__Task goal__
Count the lines below that contain the word "shown" and give only that number.

__Excerpted data__
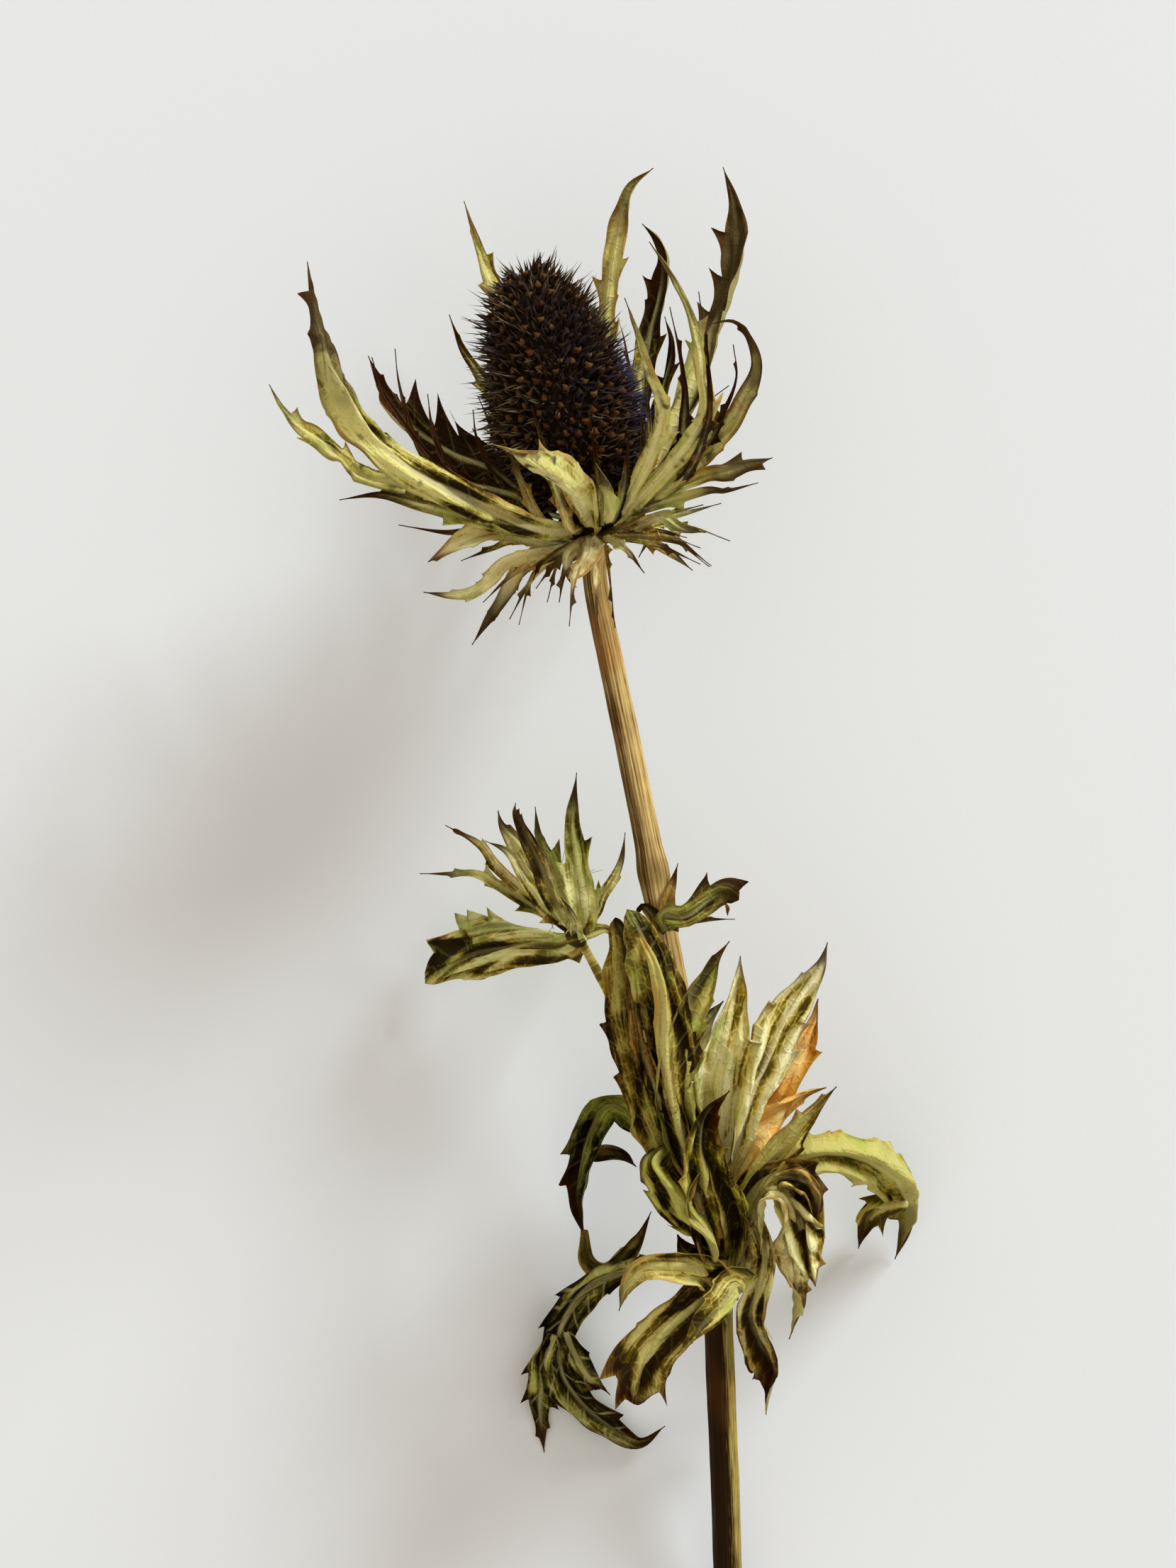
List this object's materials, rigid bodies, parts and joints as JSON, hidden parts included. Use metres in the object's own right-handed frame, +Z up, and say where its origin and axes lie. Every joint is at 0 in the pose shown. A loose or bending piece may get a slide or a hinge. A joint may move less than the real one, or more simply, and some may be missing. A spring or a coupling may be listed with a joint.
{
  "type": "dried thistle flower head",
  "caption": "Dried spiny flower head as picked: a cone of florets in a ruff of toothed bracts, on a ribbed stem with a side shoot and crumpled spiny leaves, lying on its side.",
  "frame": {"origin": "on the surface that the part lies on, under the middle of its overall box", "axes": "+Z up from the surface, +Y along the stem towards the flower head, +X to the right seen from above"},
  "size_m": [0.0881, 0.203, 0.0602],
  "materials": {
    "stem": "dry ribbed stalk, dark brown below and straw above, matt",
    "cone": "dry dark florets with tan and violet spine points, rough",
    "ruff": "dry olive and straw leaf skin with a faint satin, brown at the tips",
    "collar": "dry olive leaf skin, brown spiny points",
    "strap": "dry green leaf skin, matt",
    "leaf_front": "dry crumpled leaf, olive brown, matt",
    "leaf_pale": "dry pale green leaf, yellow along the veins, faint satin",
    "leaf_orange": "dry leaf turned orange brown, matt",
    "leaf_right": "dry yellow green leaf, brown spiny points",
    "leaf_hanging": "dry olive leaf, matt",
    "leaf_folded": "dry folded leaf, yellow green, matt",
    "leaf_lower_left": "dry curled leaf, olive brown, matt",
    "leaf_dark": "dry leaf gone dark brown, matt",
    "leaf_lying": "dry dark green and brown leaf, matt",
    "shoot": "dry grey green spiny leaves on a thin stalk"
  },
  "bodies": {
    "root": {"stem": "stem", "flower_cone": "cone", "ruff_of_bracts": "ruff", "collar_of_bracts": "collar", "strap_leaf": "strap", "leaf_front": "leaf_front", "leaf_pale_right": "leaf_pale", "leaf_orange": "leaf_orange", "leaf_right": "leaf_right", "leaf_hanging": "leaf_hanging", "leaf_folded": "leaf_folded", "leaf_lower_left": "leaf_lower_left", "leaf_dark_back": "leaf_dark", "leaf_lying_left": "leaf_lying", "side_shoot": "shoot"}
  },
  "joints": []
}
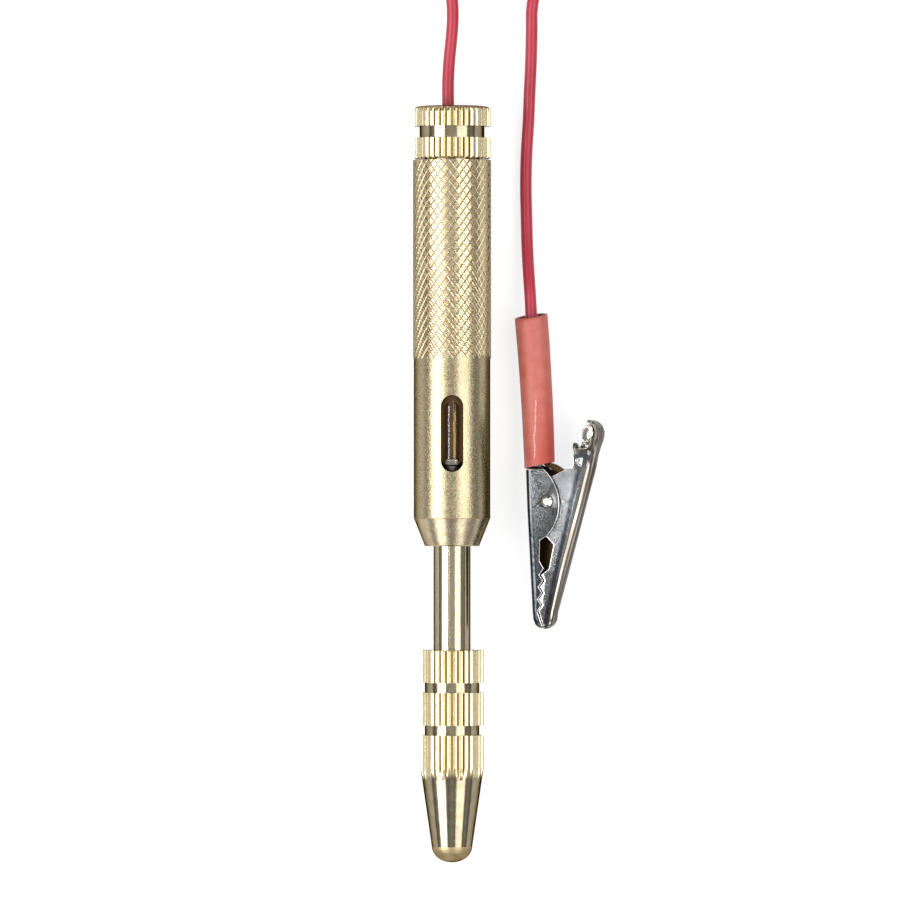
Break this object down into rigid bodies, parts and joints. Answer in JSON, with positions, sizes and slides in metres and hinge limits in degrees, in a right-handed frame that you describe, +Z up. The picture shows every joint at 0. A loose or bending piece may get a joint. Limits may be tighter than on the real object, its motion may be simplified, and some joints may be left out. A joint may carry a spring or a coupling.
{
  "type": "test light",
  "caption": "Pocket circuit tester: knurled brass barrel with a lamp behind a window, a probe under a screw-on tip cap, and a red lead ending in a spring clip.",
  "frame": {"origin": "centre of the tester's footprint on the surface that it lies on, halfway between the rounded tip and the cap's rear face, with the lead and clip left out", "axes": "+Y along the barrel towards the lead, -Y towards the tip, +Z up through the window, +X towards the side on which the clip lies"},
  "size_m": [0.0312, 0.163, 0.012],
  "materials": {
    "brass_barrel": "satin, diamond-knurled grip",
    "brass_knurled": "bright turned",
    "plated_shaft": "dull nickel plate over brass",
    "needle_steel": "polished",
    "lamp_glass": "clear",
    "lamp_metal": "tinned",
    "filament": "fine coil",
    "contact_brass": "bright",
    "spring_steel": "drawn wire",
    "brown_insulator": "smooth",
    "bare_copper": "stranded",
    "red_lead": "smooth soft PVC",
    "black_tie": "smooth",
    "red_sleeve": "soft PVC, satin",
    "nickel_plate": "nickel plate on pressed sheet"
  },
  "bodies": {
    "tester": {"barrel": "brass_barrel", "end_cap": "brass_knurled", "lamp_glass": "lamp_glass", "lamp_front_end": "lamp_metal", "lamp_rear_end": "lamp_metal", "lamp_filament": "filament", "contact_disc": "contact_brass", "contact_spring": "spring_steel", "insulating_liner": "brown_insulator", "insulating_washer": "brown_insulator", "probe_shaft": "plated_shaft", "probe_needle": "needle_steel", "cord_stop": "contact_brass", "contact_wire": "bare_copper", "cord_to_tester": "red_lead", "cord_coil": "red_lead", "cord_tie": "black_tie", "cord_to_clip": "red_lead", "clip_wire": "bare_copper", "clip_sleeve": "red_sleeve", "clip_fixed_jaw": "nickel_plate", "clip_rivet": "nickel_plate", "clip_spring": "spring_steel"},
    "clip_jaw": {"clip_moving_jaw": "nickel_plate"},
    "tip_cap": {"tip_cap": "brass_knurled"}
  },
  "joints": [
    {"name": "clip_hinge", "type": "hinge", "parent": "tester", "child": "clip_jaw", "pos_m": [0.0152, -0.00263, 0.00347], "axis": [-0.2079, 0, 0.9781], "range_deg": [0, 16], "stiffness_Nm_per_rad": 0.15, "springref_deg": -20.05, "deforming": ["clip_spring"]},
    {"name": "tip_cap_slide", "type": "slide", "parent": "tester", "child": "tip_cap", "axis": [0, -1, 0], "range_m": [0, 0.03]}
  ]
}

==

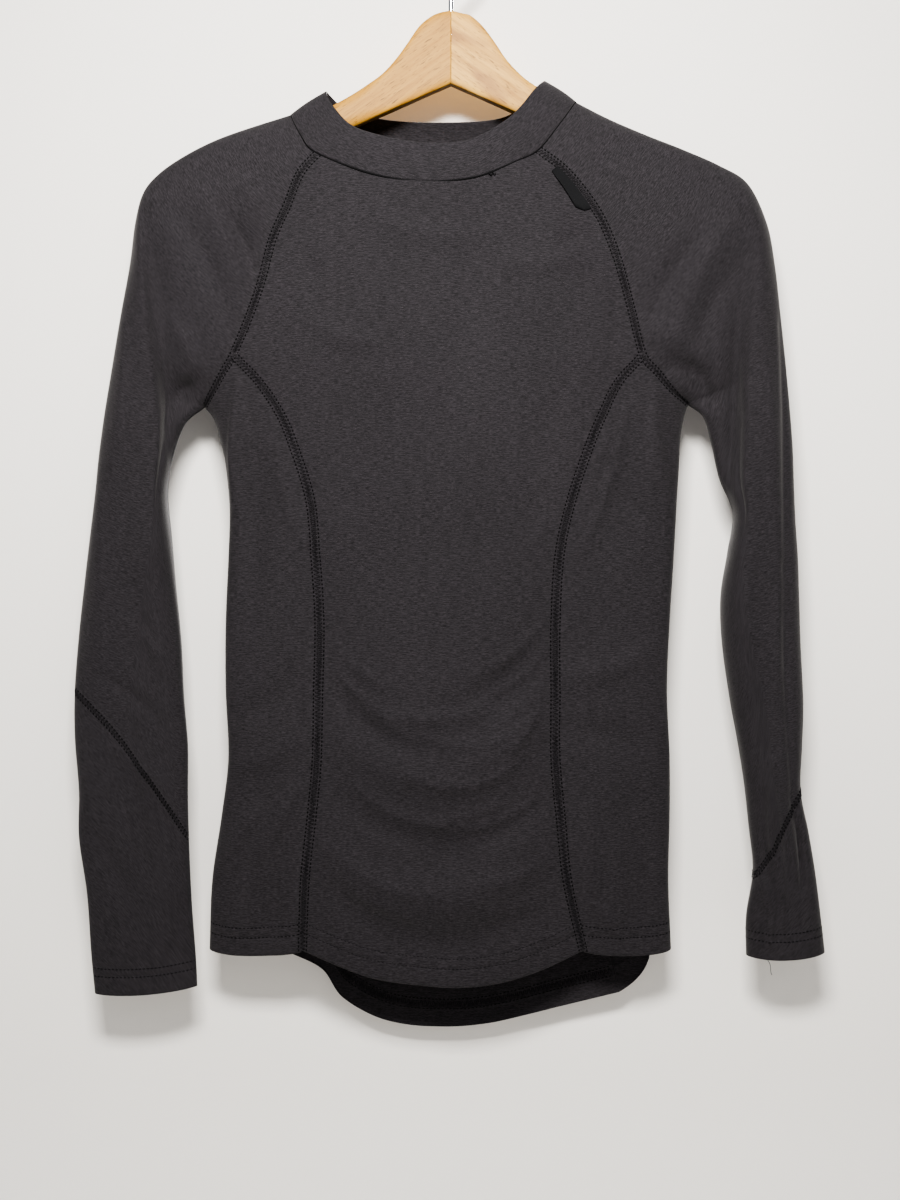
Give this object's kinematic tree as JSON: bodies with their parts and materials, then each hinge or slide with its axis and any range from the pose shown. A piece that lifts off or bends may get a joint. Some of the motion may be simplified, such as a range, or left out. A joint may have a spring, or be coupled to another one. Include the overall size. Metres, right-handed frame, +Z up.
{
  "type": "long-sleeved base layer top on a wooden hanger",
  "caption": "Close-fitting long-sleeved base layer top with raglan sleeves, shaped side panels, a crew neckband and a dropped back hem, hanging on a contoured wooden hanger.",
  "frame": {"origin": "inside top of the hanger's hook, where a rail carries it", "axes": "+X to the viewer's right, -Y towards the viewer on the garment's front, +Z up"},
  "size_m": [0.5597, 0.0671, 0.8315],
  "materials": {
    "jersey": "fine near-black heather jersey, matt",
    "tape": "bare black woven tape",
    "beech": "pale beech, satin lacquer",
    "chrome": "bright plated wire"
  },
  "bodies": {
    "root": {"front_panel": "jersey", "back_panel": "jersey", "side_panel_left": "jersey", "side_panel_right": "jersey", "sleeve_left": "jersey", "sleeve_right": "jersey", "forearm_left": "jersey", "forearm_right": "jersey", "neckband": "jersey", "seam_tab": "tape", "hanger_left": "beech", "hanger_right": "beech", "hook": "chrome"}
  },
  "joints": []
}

__Exercise response__
2